Untuk mencetak generasi berkualitas, Islam mewajibkan negara menjamin pendidikan kaum perempuan. Bahkan pada masa gemilangnya, Khilafah memiliki perguruan tinggi khusus perempuan yang kualitasnya diakui dunia. Ini ditunjukkan ketika Raja Inggris George II mengirimkan putri saudaranya, seorang gubernur wanita Dubanit, juga kepala kabinetnya sebagai pimpinan rombongan ilmiah yang terdiri dari 18 pemudi dari putri-putri para pembesar menuju Andalus. Mereka mempelajari aturan-aturan kenegaraan, hukum dan adab-adab perilaku Islam serta segala sesuatu yang berkenaan dengan pendidikan kepada kaum perempuan. Mereka sekaligus mengambil manfaat dari peradaban serta produk-produk Islam pada masa Khalifah Hisyam III (Dr. Muhammad Sayyid al-Wakil, Lamhah min Târîkh ad-Da’wah).

Maka jika kita melihat dalam pandangan Islam justru perempuan sangat dimuliakan harkat dan martabatnya serta benar-benar mendapatkan kesejahteraan dan perannya sesuka dengan fitrahnya. Islam tidak mengenal adanya diskriminatif individu dalam sebuah pekerjaan apalagi perbedaan dalam memberi upah. Islam menempatkan setiap manusia, apa pun jenis profesinya, dalam posisi yang mulia dan terhormat. Hal itu disebabkan Islam sangat mencintai umat Muslim yang gigih bekerja untuk kehidupannya.

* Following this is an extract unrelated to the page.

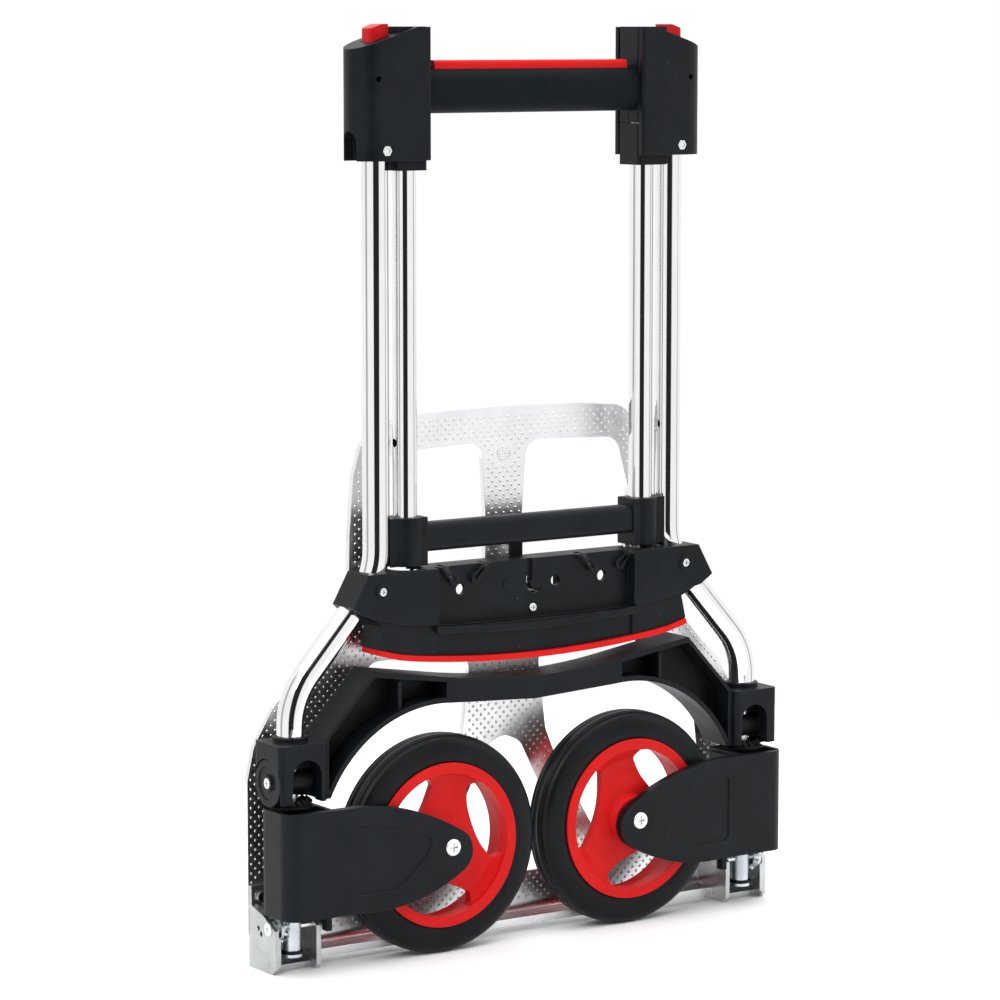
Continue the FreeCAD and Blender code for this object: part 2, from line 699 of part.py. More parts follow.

Tak hanya itu, Islam sangat memuliakan nilai kemanusiaan setiap insan tanpa memandang gender dan ras.

Oleh karena itu, solusi hakiki atas permasalahan perempuan saat ini adalah sebagaimana solusi untuk seluruh umat. Umat Islam harus bangkit dan mencabut ideologi kapitalisme hingga ke akarnya, lalu menggantinya dengan Ideologi Islam yang berlandaskan akidah Islam. Sebagaimana dahulu ideologi ini pernah tegak dalam negara Islam di masa Rasulullah SAW hingga kekhalifahan Utsmani. Bahkan kurang lebih 14 abad lamanya meletakkan baik laki-laki maupun perempuan dalam kemuliaan dan kesejahteraan di bawah peradaban gemilang.